Jadi, tidak mengejutkan kalau namanya dulu direkomendasikan pelatih Shin Tae-yong untuk diproses PSSI menjadi WNI. Pada laga melawan Yaman, pelatih asal Korea Selatan bahkan ikut menonton dan mengunjungi langsung tim seusai laga di Stadion Madya Senayan.
Uniknya, selain masih berusia muda dan masih bisa berkembang sebagai pemain, Jens Raven juga punya potensi menarik sebagai pelatih. Seperti diketahui, sang penyerang sudah mengantongi lisensi kepelatihan B UEFA, yang menjadi syarat minimal melatih tim junior.
Level ini berada dua tingkat di bawah UEFA Pro, yang merupakan syarat melatih tim liga-liga Eropa.
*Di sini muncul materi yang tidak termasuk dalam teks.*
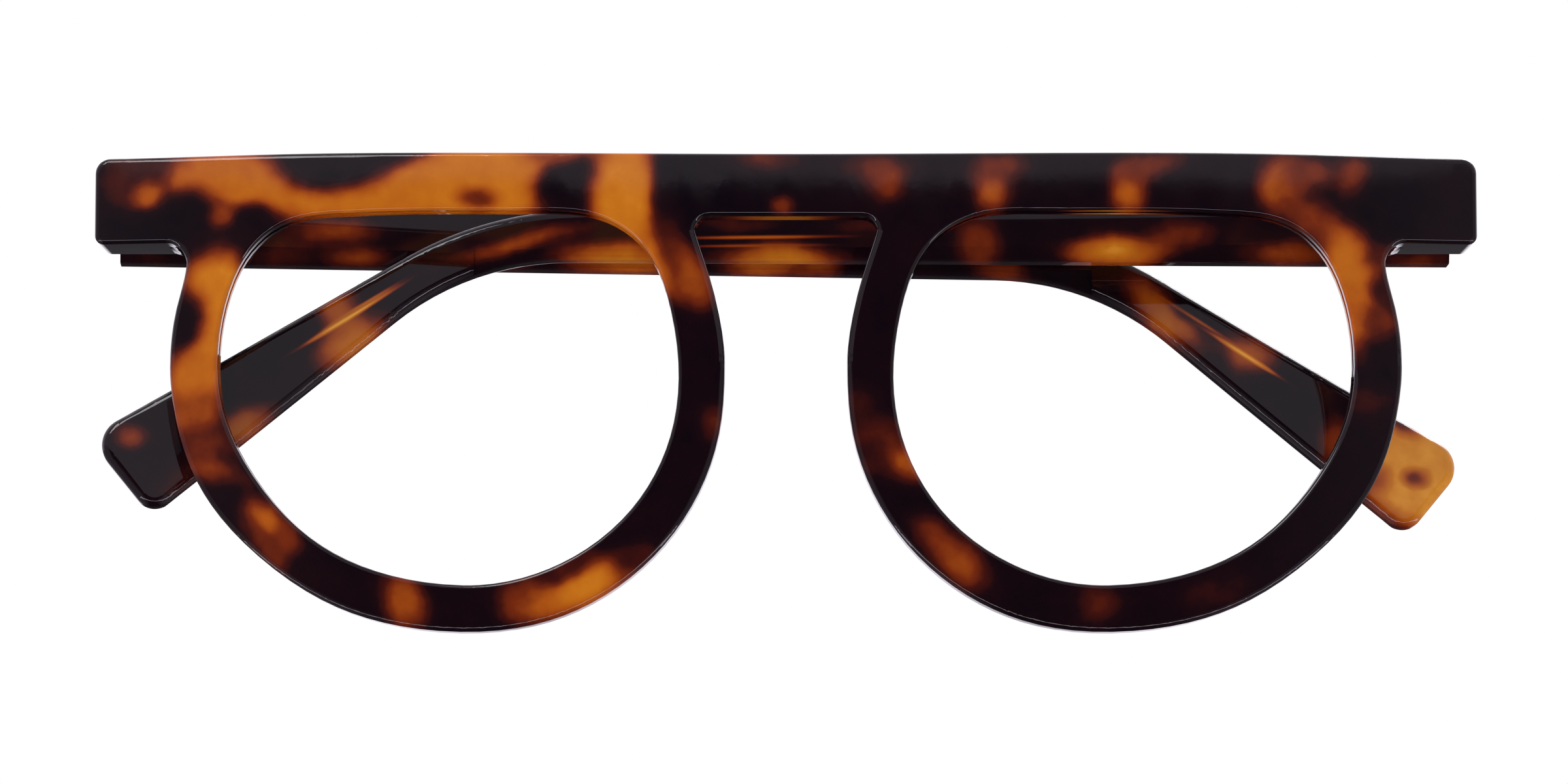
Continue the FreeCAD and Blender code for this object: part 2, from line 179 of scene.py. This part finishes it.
# The left temple folds in first, so it lies next to the front. Its tip is at -X.
LEFT_TEMPLE_PATCHES = (
    (66.0, 15.2, 3.2, 1.2, 0, 0.50),
    (52.0, 15.7, 4.4, 1.5, 0, 0.62),
    (41.2, 17.8, 3.6, 1.5, 0, 0.52),
    (34.2, 16.0, 4.6, 1.6, 0, 1.10),
    (20.2, 16.6, 2.6, 3.0, 0, 0.52),
    (-0.4, 14.5, 6.0, 1.9, 0, 1.00),
    (-17.4, 14.5, 5.6, 2.0, 0, 1.00),
    (9.0, 18.6, 4.0, 0.8, 0, 0.36),
    (-5.0, 18.6, 4.0, 0.8, 0, 0.36),
    (-27.4, 16.4, 6.8, 1.0, 16, 0.62),
    (-46.2, 9.4, 2.3, 2.6, 32, 0.72),
    (-44.6, 5.8, 4.0, 2.3, 34, 0.88),
    (-52.6, 5.6, 4.0, 2.2, 32, 0.04),
    (-55.6, -3.1, 3.2, 1.6, 34, 0.84),
    (-67.0, -4.1, 1.6, 1.2, 0, 0.58),
    (-61.4, -8.6, 3.0, 1.8, 40, 0.28),
)

# The right temple folds over the left one. Its tip is at +X.
RIGHT_TEMPLE_PATCHES = (
    (-66.0, 15.6, 3.4, 1.4, 0, 0.26),
    (-52.6, 15.9, 3.2, 1.6, 0, 0.38),
    (-47.2, 18.4, 4.2, 1.5, 0, 0.66),
    (-44.8, 15.5, 3.2, 1.2, 0, 0.66),
    (-29.0, 15.4, 3.0, 1.2, 0, 0.54),
    (-21.6, 15.4, 2.4, 1.6, 0, 0.50),
    (-16.0, 15.6, 4.6, 1.9, 0, 0.94),
    (-2.2, 15.4, 4.4, 1.8, 0, 0.94),
    (3.6, 15.4, 2.2, 1.8, 0, 0.74),
    (22.6, 14.6, 2.8, 1.6, -8, 0.64),
    (37.4, 12.6, 3.0, 1.8, -30, 0.54),
    (40.2, 9.4, 4.4, 2.4, -38, 0.90),
    (43.4, 10.4, 3.6, 1.1, -34, 0.08),
    (48.6, 6.0, 3.2, 2.3, -30, 0.80),
    (43.8, 4.6, 2.6, 1.2, -38, 0.20),
    (53.4, 0.6, 5.2, 2.6, -34, 0.03),
    (57.4, -3.6, 1.8, 2.6, 0, 0.62),
    # the thin tip: real amber, brightened past clear amber as painted light shining through it
    (67.0, -6.4, 8.2, 7.6, 0, 1.08),
    (64.4, -1.6, 1.8, 0.9, -30, 0.30),
    (65.8, -7.2, 1.2, 0.9, 0, 0.42),
    (61.4, -7.4, 1.5, 1.4, 0, 0.58),
)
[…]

Belakangan, syarat lisensi kepelatihan Pro ini diadopsi juga di Liga 1, karena itulah pelatih asing masih cukup dominan di Liga 1.
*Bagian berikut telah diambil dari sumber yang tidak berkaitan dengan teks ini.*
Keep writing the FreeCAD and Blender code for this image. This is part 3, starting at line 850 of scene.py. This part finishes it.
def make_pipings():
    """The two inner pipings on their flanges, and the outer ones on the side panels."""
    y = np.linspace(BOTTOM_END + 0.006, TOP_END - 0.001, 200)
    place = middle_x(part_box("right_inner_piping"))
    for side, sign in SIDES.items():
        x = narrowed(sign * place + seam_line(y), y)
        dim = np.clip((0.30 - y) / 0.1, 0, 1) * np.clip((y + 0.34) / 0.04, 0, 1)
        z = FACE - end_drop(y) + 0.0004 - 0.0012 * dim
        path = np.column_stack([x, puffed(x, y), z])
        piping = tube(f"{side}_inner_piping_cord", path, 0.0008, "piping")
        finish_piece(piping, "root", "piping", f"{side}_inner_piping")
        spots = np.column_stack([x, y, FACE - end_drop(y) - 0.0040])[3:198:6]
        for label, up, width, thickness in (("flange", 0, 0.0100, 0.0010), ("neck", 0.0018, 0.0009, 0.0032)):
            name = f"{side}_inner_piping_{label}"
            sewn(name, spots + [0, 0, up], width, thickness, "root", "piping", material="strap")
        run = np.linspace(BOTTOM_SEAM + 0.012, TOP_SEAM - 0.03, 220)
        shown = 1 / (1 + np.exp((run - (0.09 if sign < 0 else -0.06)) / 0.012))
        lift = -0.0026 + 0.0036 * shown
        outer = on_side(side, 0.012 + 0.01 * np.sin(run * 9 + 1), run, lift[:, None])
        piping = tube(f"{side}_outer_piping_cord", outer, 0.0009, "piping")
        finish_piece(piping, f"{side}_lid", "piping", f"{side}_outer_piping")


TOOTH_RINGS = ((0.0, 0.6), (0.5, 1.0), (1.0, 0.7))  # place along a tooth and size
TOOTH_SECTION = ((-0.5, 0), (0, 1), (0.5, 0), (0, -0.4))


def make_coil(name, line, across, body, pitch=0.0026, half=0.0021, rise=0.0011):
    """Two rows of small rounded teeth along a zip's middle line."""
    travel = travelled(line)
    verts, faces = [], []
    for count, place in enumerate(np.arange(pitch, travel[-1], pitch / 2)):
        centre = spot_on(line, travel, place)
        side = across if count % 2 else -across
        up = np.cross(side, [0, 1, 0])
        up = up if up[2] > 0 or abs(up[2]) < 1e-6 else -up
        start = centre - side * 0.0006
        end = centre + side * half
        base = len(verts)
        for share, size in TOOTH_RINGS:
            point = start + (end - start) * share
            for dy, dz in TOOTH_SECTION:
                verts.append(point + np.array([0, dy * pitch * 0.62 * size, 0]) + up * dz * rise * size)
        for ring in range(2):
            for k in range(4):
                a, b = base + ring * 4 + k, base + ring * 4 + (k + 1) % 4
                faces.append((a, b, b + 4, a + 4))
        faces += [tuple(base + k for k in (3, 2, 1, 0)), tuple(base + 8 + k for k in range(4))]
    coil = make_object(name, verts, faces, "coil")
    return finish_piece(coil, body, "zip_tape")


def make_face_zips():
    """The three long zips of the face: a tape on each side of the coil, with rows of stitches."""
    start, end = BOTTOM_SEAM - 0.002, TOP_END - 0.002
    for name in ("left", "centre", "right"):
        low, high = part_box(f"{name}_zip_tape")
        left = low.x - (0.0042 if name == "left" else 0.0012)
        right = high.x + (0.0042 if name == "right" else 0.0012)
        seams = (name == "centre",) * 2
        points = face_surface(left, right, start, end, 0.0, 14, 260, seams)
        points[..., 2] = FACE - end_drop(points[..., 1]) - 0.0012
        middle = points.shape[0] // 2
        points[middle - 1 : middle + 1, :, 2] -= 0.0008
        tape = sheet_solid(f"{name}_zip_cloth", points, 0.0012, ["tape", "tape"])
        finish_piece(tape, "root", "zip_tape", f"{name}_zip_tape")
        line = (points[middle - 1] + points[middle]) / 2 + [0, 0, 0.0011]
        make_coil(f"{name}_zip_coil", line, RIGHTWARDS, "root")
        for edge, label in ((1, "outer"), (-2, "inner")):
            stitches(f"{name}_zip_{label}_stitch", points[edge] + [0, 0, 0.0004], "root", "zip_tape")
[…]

Soal prospek menjadi pelatih di masa depan, pemain bertinggi badan 189 cm ini  memang tidak menutup kemungkinan menjadi pelatih di masa depan, karena memang menyukai sepak bola, dan menyadari, karier sebagai seorang pemain suatu saat bisa selesai, bahkan dalam waktu lebih singkat dari perkiraan.
Jika rencana menjadi pelatih ini didukung PSSI, atau minimal berjalan lancar, maka Jens Raven akan jadi talenta unik di sepak bola nasional, karena ia bisa dipoles menjadi pemain, dan jika sudah pensiun bisa didukung menjadi pelatih di level top.
Jadi, tidak seperti kasus pemain diaspora Indonesia pada umumnya, Jens Raven merupakan satu prospek jangka panjang. Menariknya, diluar urusan kebutuhan teknis di lini depan, kasus Raven seharusnya bisa jadi gambaran visioner buat PSSI, untuk mulai coba menerapkan cara pandang serupa.
Jadi, pembinaan pelatih bisa dimulai, dengan penjaringan minat-bakat sejak pemain masih aktif, dan saat si pemain pensiun, ia sudah siap melatih di level atas. Dengan catatan, sistem dan kualitas pembinaan pelatih yang ada juga serius dibenahi.